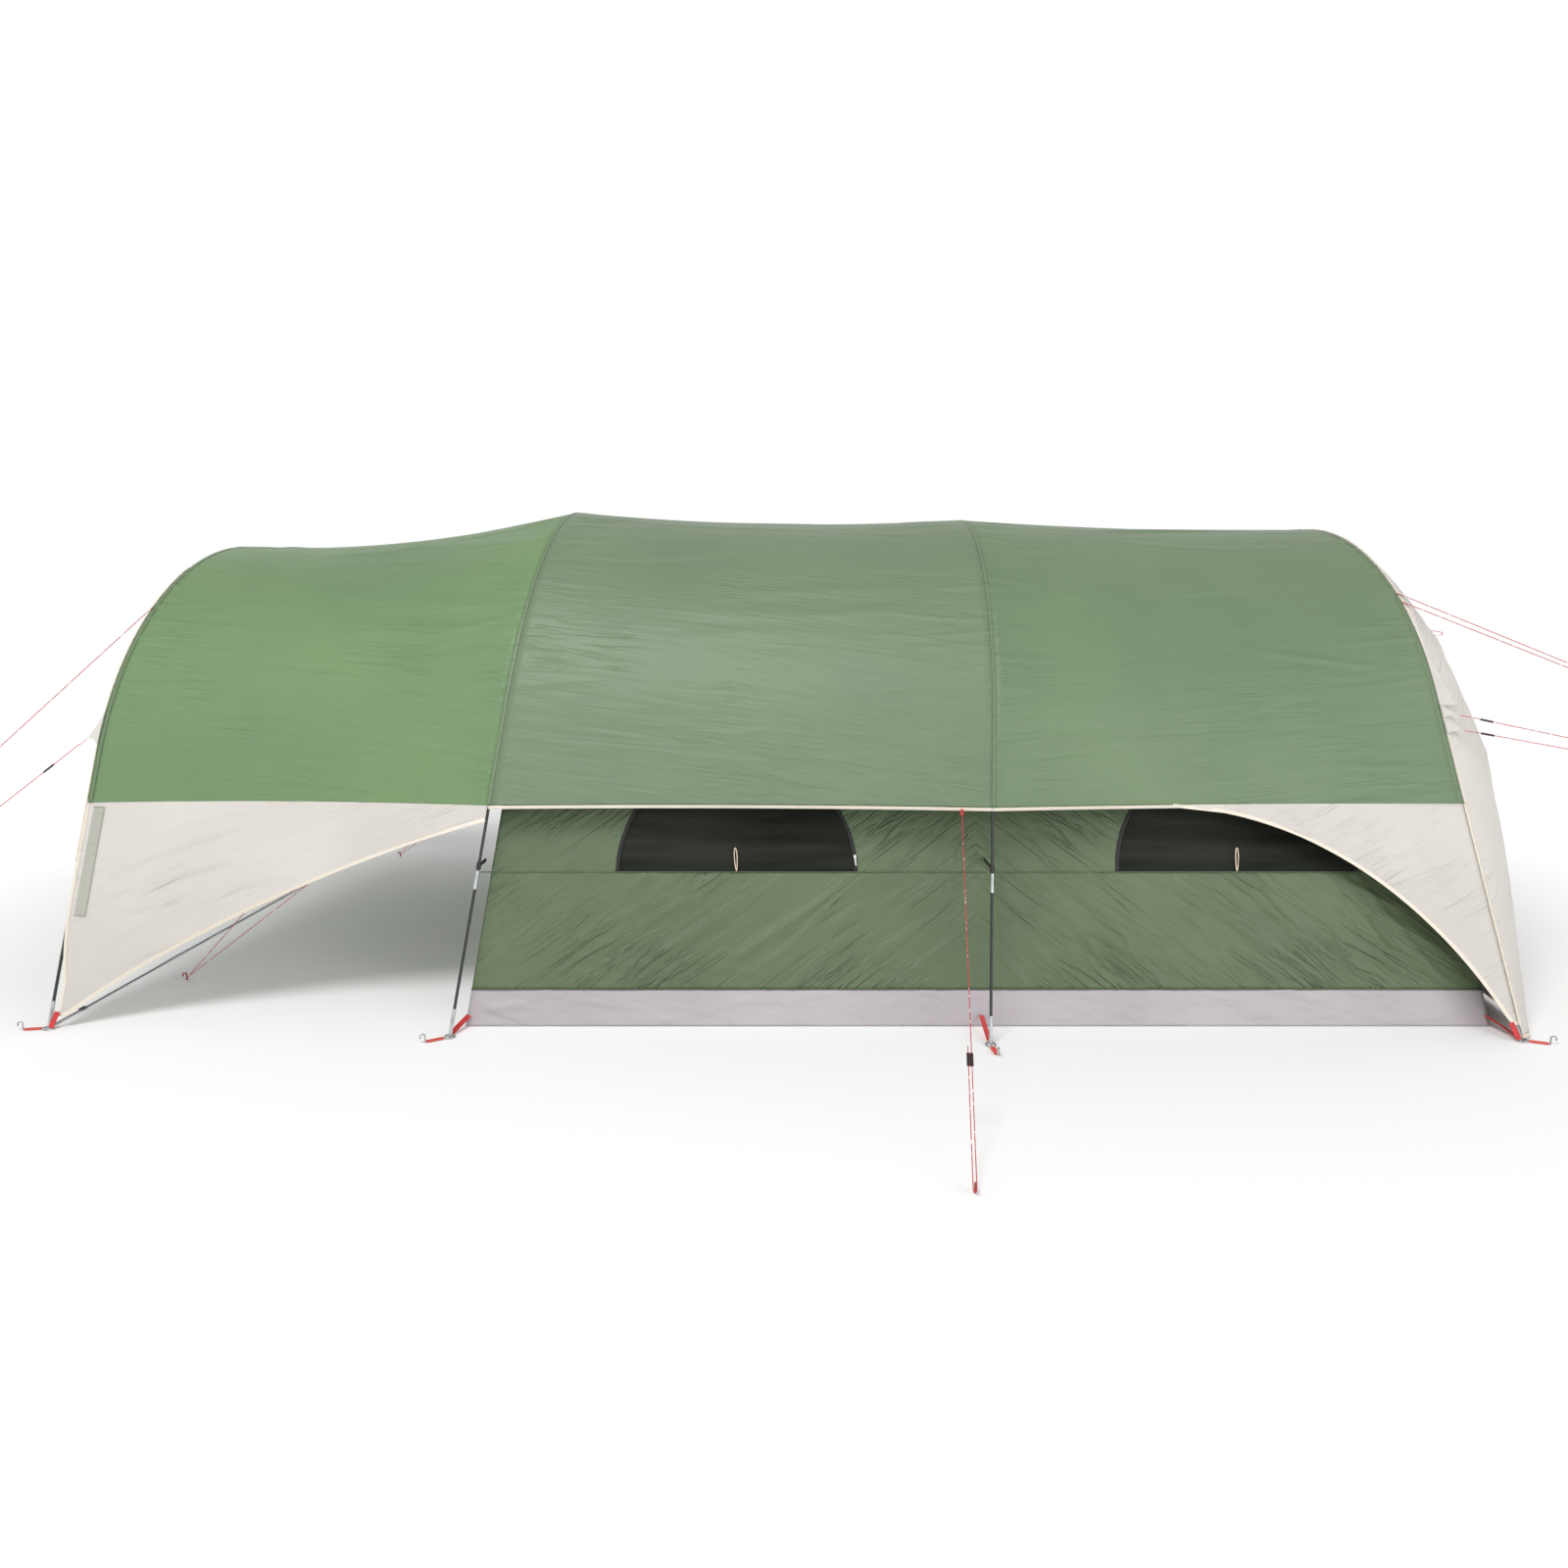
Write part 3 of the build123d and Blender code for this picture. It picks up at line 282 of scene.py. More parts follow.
guyLines = {
    "diameter": 0.003,
    "middleGuy": ("middle_guy", 1.90, "object", ["middle_runner"],
                  [(0.658, -1.351, 0.790), (0.5148, -2.539, 0.0158), (0.513, -2.554, 0.006),
                   (0.503, -2.553, 0.006),
                   (0.5048, -2.538, 0.0158), (0.5481, -2.1787, 0.250)]),
    "frontUpperGuy": ("front_upper_guy", 2.35, "knot", [],
                      [(-2.615, -0.808, 1.531), (-3.8726, -1.7294, 0.0185), (-3.883, -1.737, 0.006),
                       (-3.889, -1.729, 0.006),
                       (-3.8786, -1.7214, 0.0185), (-3.8022, -1.6654, 0.1104)]),
    "frontLowerGuy": ("front_lower_guy", 3.16, "object", ["front_runner"],
                      [(-2.705, -1.162, 1.031), (-3.7918, -1.7603, 0.0174), (-3.804, -1.767, 0.006),
                       (-3.809, -1.758, 0.006),
                       (-3.7968, -1.7513, 0.0174), (-2.7729, -1.1876, 0.9723)]),
    "rearUpperGuyA": ("rear_upper_guy_a", 0.655, "knot", [],
                      [(2.541, -0.809, 1.596), (3.003, -1.185, 1.323)]),
    "rearUpperGuyB": ("rear_upper_guy_b", 0.629, "knot", [],
                      [(2.544, -0.844, 1.561), (2.996, -1.200, 1.306)]),
    "rearLowerGuyA": ("rear_lower_guy_a", 0.356, "knot", ["rear_runner_a"],
                      [(2.642, -1.133, 1.132), (2.941, -1.313, 1.063)]),
    "rearLowerGuyB": ("rear_lower_guy_b", 0.336, "knot", ["rear_runner_b"],
                      [(2.649, -1.158, 1.077), (2.936, -1.325, 1.024)]),
    "porchGuyNear": ("porch_guy_near", 3.97, "object", [],
                     [(-1.036, -0.827, 1.617), (-2.5128, -0.9311, 0.0192), (-2.525, -0.932, 0.006),
                      (-2.525, -0.942, 0.006),
                      (-2.5106, -0.9441, 0.0166), (-1.112, -1.145, 1.047)]),
    "porchGuyFar": ("porch_guy_far", 3.91, "object", [],
                    [(-1.036, 0.832, 1.617), (-2.4444, 1.2932, 0.0192), (-2.456, 1.297, 0.006),
                     (-2.453, 1.307, 0.006),
                     (-2.4388, 1.3053, 0.017), (-1.113, 1.149, 1.047)]),
    "rearBridle": ("rear_bridle", 0.85, "object", [],
                   [(2.764, 0.0, 1.513), (3.2112, 0.0, 1.4399), (3.229, 0.0, 1.437), (3.229, 0.0, 1.427),
                    (3.2112, 0.0, 1.4243), (2.863, 0.0, 1.371)]),
}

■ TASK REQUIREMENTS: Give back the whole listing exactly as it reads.

■ SOLUTION TO THIS TASK:
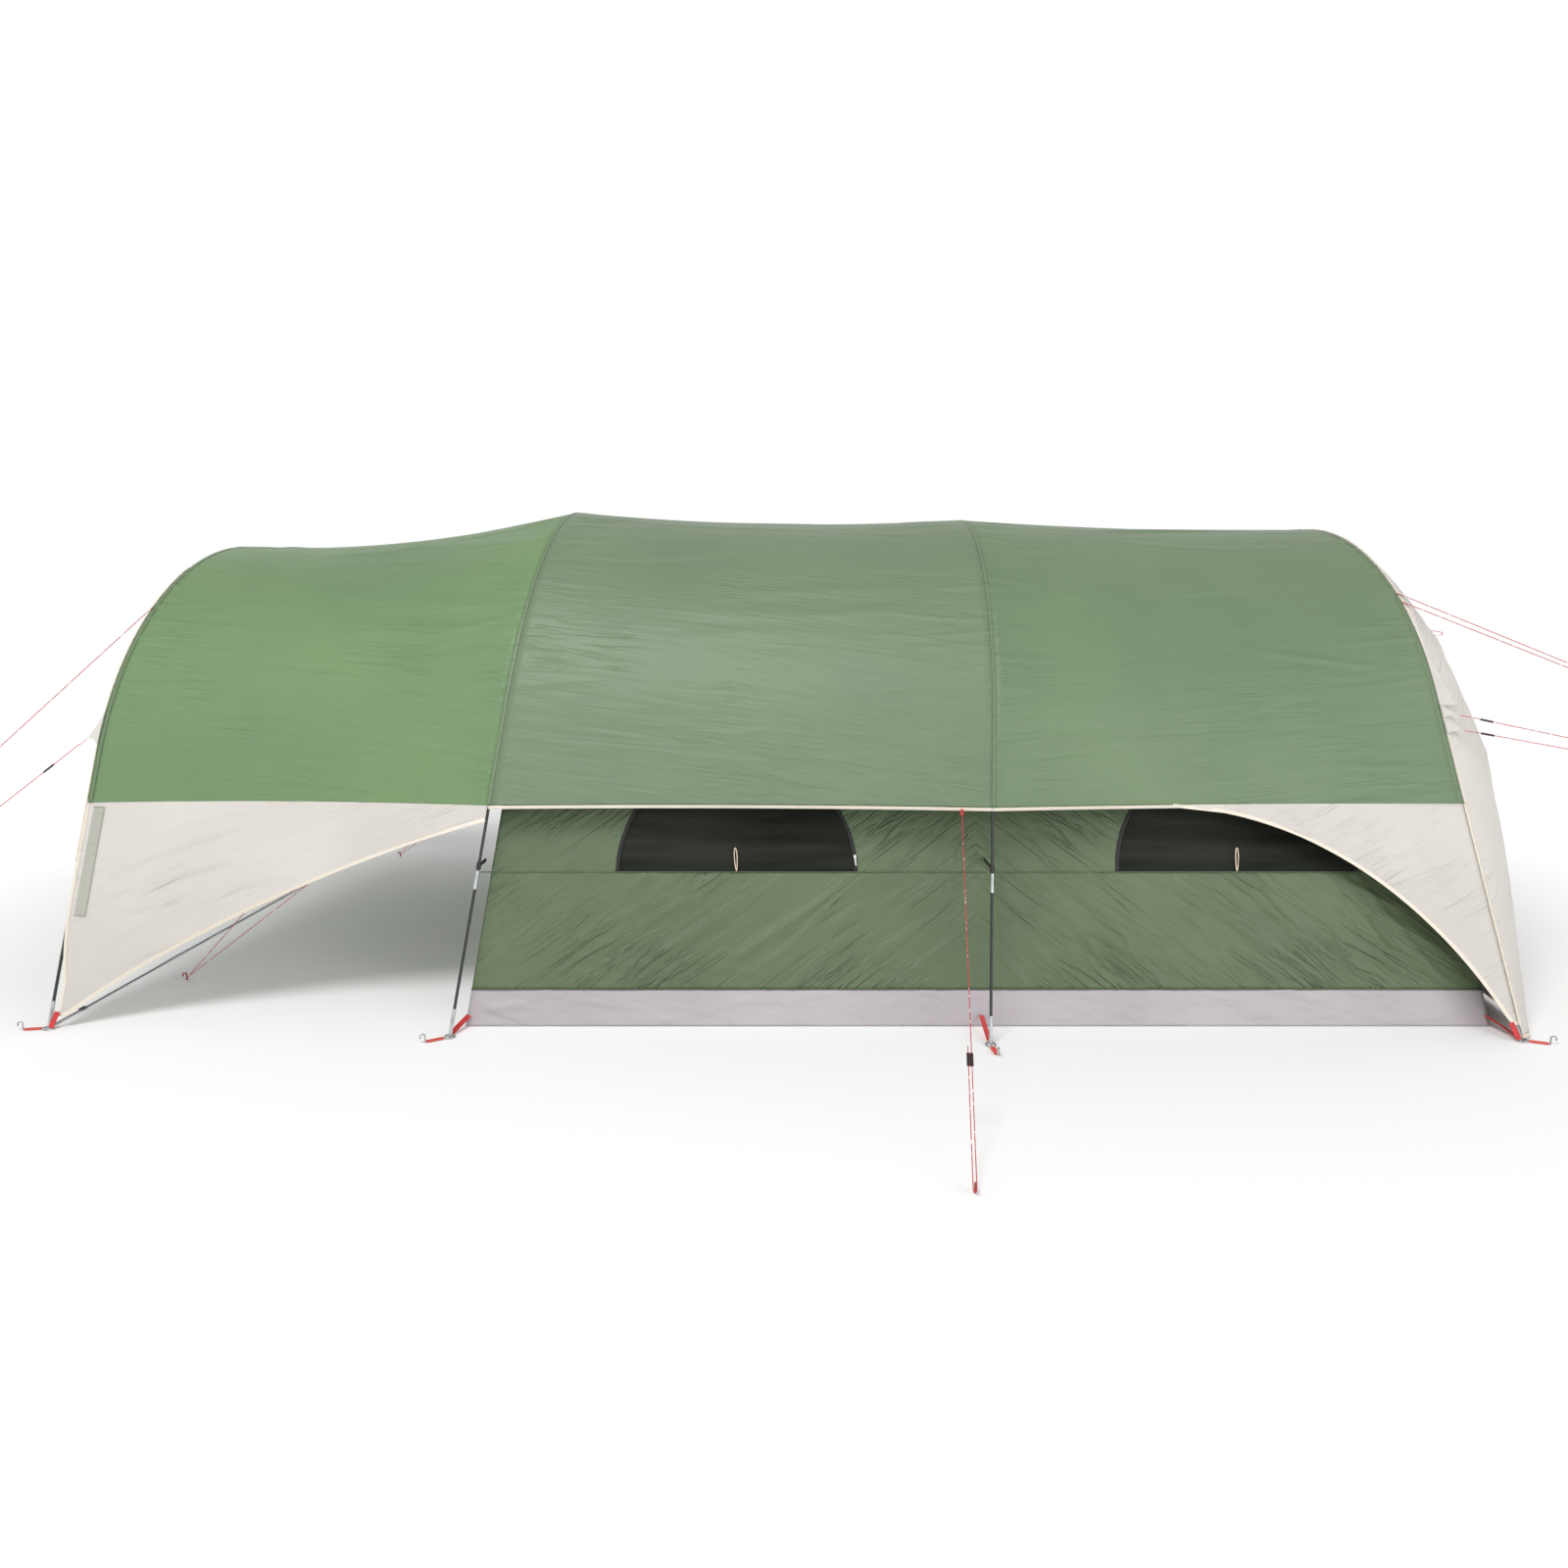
Write part 3 of the build123d and Blender code for this picture. It picks up at line 282 of scene.py. More parts follow.
guyLines = {
    "diameter": 0.003,
    "middleGuy": ("middle_guy", 1.90, "object", ["middle_runner"],
                  [(0.658, -1.351, 0.790), (0.5148, -2.539, 0.0158), (0.513, -2.554, 0.006),
                   (0.503, -2.553, 0.006),
                   (0.5048, -2.538, 0.0158), (0.5481, -2.1787, 0.250)]),
    "frontUpperGuy": ("front_upper_guy", 2.35, "knot", [],
                      [(-2.615, -0.808, 1.531), (-3.8726, -1.7294, 0.0185), (-3.883, -1.737, 0.006),
                       (-3.889, -1.729, 0.006),
                       (-3.8786, -1.7214, 0.0185), (-3.8022, -1.6654, 0.1104)]),
    "frontLowerGuy": ("front_lower_guy", 3.16, "object", ["front_runner"],
                      [(-2.705, -1.162, 1.031), (-3.7918, -1.7603, 0.0174), (-3.804, -1.767, 0.006),
                       (-3.809, -1.758, 0.006),
                       (-3.7968, -1.7513, 0.0174), (-2.7729, -1.1876, 0.9723)]),
    "rearUpperGuyA": ("rear_upper_guy_a", 0.655, "knot", [],
                      [(2.541, -0.809, 1.596), (3.003, -1.185, 1.323)]),
    "rearUpperGuyB": ("rear_upper_guy_b", 0.629, "knot", [],
                      [(2.544, -0.844, 1.561), (2.996, -1.200, 1.306)]),
    "rearLowerGuyA": ("rear_lower_guy_a", 0.356, "knot", ["rear_runner_a"],
                      [(2.642, -1.133, 1.132), (2.941, -1.313, 1.063)]),
    "rearLowerGuyB": ("rear_lower_guy_b", 0.336, "knot", ["rear_runner_b"],
                      [(2.649, -1.158, 1.077), (2.936, -1.325, 1.024)]),
    "porchGuyNear": ("porch_guy_near", 3.97, "object", [],
                     [(-1.036, -0.827, 1.617), (-2.5128, -0.9311, 0.0192), (-2.525, -0.932, 0.006),
                      (-2.525, -0.942, 0.006),
                      (-2.5106, -0.9441, 0.0166), (-1.112, -1.145, 1.047)]),
    "porchGuyFar": ("porch_guy_far", 3.91, "object", [],
                    [(-1.036, 0.832, 1.617), (-2.4444, 1.2932, 0.0192), (-2.456, 1.297, 0.006),
                     (-2.453, 1.307, 0.006),
                     (-2.4388, 1.3053, 0.017), (-1.113, 1.149, 1.047)]),
    "rearBridle": ("rear_bridle", 0.85, "object", [],
                   [(2.764, 0.0, 1.513), (3.2112, 0.0, 1.4399), (3.229, 0.0, 1.437), (3.229, 0.0, 1.427),
                    (3.2112, 0.0, 1.4243), (2.863, 0.0, 1.371)]),
}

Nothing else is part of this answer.